§ **What is expected**:
Locate every line that holds the string "names" and copy it.
※
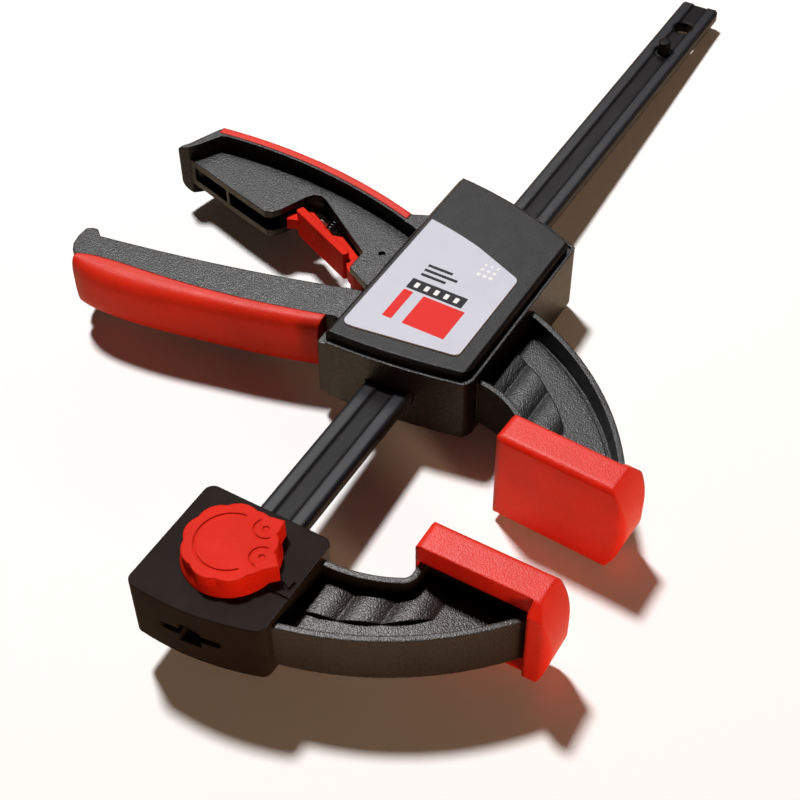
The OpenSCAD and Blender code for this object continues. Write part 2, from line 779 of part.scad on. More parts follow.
module brake_spring_shape() {
    x0 = fulcrum[0] + 0.1 + (2 * brake_t + 0.1) / cos(brake_lean)
        - (fulcrum[1] - brake_spring_y - brake_spring_r - brake_wire / 2) * tan(brake_lean) + 0.1;
    translate([x0, brake_spring_y, 0]) rotate([0, 90, 0])
        coil(brake_spring_r, brake_wire, seat_x - 0.1 - x0, 5);
}

module trigger_shape() {
    difference() {
        union() {
            // Finger plate, then the web behind it with its tongue in the core's hollow
            slab(trigger_h) rounded([[68.6, 69.9], [56.7, 43], [59.1, 41.9], [71.4, 68.6]], [0.8, 0.8, 0.8, 0.8]);
            slab(slot_h - 0.4) polygon([
                [57.6, 42.6], [54.2, 40], [51.6, 36], [50.4, 31.8], [54, 29.4], [62, 28.8], [72, 23.9],
                [77.9, 23.3], trigger_nose + [-1.8, 1.6], trigger_nose + [-trigger_nose_r, 0],
                trigger_nose + [trigger_nose_r, 0], [82, 26.2], [78, 28], [67.6, 34.4], [60.9, 39.2],
                [67.4, 49.9], [66.4, 53.4], [73.4, 65.6], [72, 69],
            ]);
            slab(slot_h - 1.6) polygon([[68, 67.6], [66.2, 72.4], [68.8, 73.6], [72, 68]]);
            post(trigger_nose, trigger_nose_r, slot_h - 0.4);
        }
        post(trigger_pivot, trigger_pin_r + pin_gap, slot_h + 1);
        translate([spring_seat[0] - 0.1, spring_seat[1], 0]) rotate([0, 90, 0])
            cylinder(r = spring_bore_r, h = spring_len);
    }
}

module trigger_spring_shape()
    translate([spring_seat[0], spring_seat[1], 0]) rotate([0, 90, 0]) coil(1.9, 0.6, spring_len, 6);

rail();
rail_stop_pin();
fixed_head();
fixed_jaw_pad();
locking_knob();
locking_pin();
locking_pin_spring();
housing();
sliding_jaw_pad();
top_cover();
bottom_cover();
label_plate();
handle_strip();
squeeze_lever();
lever_grip();
lever_pivot_pin();
drive_plate_front();
drive_plate_rear();
drive_spring();
release_trigger();
trigger_pivot_pin();
trigger_spring();
brake_plate_front();
brake_plate_rear();
brake_spring();

module rail() color("#2b3038") on_rail() rail_shape();
module rail_stop_pin() color("#3a3e45") on_rail() stop_pin_shape();
module fixed_head() color("#2a2524") on_rail() head_shape();
module fixed_jaw_pad() color("#e03222") on_rail() mirror([1, 0, 0]) jaw_pad_solid();
module locking_knob() color("#e03222") on_rail() knob_shape();
module locking_pin() color("#9aa0a6") on_rail() locking_pin_shape();
module locking_pin_spring() color("#9aa0a6") on_rail() pin_spring_shape();
module housing() color("#2f2f31") on_slider() housing_shape();
module sliding_jaw_pad() color("#e03222") on_slider() tilt_pad() jaw_pad_solid();
module top_cover() color("#262628") on_slider() cover_shape();
module bottom_cover() color("#262628") on_slider() mirror([0, 0, 1]) cover_shape();
module label_plate() color("#dedbe2") on_slider() label_shape();
module handle_strip() color("#e03222") on_slider() strip_shape();
module squeeze_lever() color("#2f2f31") on_slider() lever_shape();
module lever_grip() color("#e03222") on_slider() grip_shape();
module lever_pivot_pin() color("#9aa0a6") on_slider() post(lever_pivot, lever_pin_r, housing_h + 2 * pin_seat);
module drive_plate_front() color("#6d7278") on_slider() drive_plate_shape(0);
module drive_plate_rear() color("#6d7278") on_slider() drive_plate_shape(1);
module drive_spring() color("#9aa0a6") on_slider() drive_spring_shape();
module release_trigger() color("#e03222") on_slider() trigger_shape();
module trigger_pivot_pin() color("#9aa0a6") on_slider() post(trigger_pivot, trigger_pin_r - 0.01, core_h - 2.4);
module trigger_spring() color("#9aa0a6") on_slider() trigger_spring_shape();
module brake_plate_front() color("#6d7278") on_slider() brake_plate_shape(0);
module brake_plate_rear() color("#6d7278") on_slider() brake_plate_shape(1);
module brake_spring() color("#9aa0a6") on_slider() brake_spring_shape();
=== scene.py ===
"""One-handed bar clamp: finishes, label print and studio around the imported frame."""

import math

import bmesh
import bpy
from bpy.props import FloatProperty, FloatVectorProperty, PointerProperty
from mathutils import Matrix, Vector


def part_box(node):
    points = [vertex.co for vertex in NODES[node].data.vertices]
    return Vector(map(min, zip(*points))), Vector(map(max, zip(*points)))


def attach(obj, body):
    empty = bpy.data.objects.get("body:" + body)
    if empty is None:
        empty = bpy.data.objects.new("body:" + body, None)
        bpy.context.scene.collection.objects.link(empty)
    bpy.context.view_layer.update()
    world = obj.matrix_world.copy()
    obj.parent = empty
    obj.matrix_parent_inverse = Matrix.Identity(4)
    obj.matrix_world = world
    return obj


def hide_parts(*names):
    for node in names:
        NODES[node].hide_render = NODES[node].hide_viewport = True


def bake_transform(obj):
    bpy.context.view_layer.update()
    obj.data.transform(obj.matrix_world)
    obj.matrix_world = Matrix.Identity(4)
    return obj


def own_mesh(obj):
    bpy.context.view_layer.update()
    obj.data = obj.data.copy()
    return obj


bl_info = {
    "name": "Bar clamp finishes",
    "version": (1, 0, 0),
    "blender": (4, 5, 0),
    "location": "View3D > Sidebar > Clamp",
    "description": "Finishes, label print and studio for a one-handed bar clamp",
    "category": "Object",
}

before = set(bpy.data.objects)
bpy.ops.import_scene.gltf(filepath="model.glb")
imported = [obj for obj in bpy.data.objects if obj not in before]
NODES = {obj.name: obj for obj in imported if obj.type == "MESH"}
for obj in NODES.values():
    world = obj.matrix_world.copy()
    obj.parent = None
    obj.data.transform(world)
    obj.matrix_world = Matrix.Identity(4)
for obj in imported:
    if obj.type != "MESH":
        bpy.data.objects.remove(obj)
MM = 0.001
GLOSS = "Specular IOR Level"
# Stretch of the noise along the rolled rail
ROLLED = (0.3, 1, 1)
# Spring, body, joint that presses it, its axis and its travel in mm
SPRINGS = (
    ("locking_pin_spring", "fixed_jaw", "locking_pin_slide", 2, 5.0),
    ("drive_spring", "sliding_jaw", "drive_plate_slide", 0, 9.0),
    ("brake_spring", "sliding_jaw", "brake_plate_hinge", 0, 3.4),
)
# Print on the label: centre from the label's low corner, width, depth and corner radius in mm
RED_BLOCKS = ((16, 15, 14, 15, 0.3), (16, 28, 14, 3.4, 0.3))
DARK_BLOCKS = (
    (26.4, 19.6, 5, 20.2, 0.3), (31.8, 24, 1.2, 9, 0.2), (34.2, 22.5, 1.2, 12, 0.2),
    (36.6, 24, 1.2, 9, 0.2),
)
WHITE_BLOCKS = [(26.4, 12.5 + 3.6 * i, 2.4, 1.5, 0.2) for i in range(5)]
# Centre from the label's low corner and radius in mm
PALE_DOTS = [(41 + 2.6 * i, 8 + 2.2 * k, 0.75 - 0.12 * i) for i in range(3) for k in range(3)]


# Settings


def number(name, description, default, **kind):
    return FloatProperty(name=name, description=description, default=default, **kind)


def length(name, description, metres):
    return number(name, description, metres, subtype="DISTANCE", unit="LENGTH")


def angle(name, description, degrees):
    return number(name, description, math.radians(degrees), subtype="ANGLE")


def power(name, description, watts):
    return number(name, description, watts, unit="POWER")


def vector(name, description, default, **kind):
    return FloatVectorProperty(name=name, description=description, default=default, **kind)


def colour(name, description, default):
    return vector(name, description, default, subtype="COLOR", min=0, max=1)


def point(name, description, default):
    return vector(name, description, default, subtype="TRANSLATION", unit="LENGTH")


def direction(name, description, default):
    return vector(name, description, default, subtype="DIRECTION")


class ClampColours(bpy.types.PropertyGroup):
    moulding: colour("Moulding", "Black of the pebbled mouldings", (0.0055, 0.0048, 0.0052))
    head: colour("Head", "Brown-black of the fixed head", (0.018, 0.0125, 0.0105))
    plastic: colour("Red plastic", "Red of the knob and the trigger", (0.7, 0.02, 0.008))
    pad: colour("Pad", "Red of the jaw pads", (0.74, 0.02, 0.007))
    grip: colour("Grip", "Red of the soft grips", (0.68, 0.024, 0.008))
    rail: colour("Rail", "Blue-black of the rail's flanges", (0.012, 0.012, 0.015))
    # Painted shade: a darker black than the flanges, standing in for the shade in the rail's
    # shallow groove
    groove: colour("Groove", "Black of the rail's grooves", (0.006, 0.005, 0.0055))
    steel: colour("Steel", "Bare steel of the pins and plates", (0.42, 0.43, 0.45))
    spring: colour("Springs", "Oiled steel of the springs", (0.05, 0.05, 0.052))
    foil: colour("Label", "Pale foil of the label", (0.52, 0.53, 0.60))
    red_ink: colour("Red ink", "Red print on the label", (0.72, 0.012, 0.006))
    dark_ink: colour("Dark ink", "Dark print on the label", (0.012, 0.012, 0.015))
    pale_ink: colour("Pale ink", "White print on the label", (0.82, 0.82, 0.82))
    floor: colour("Floor", "White of the floor", (0.96, 0.95, 0.94))
    bounce: colour("Bounce", "Warm tone that the floor casts back", (0.72, 0.54, 0.37))
    glow: colour("Glow", "Tint of the far floor's own light", (1, 0.8, 0.65))
    key: colour("Key light", "Tint of the key light and the gloss card", (1, 0.985, 0.985))
    fill: colour("Fill light", "Tint of the low warm fill", (1, 0.62, 0.36))
    ambient: colour("Ambient", "Tint of the world's light", (1, 0.66, 0.42))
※
§ **Task solution**:
def hide_parts(*names):
    for node in names:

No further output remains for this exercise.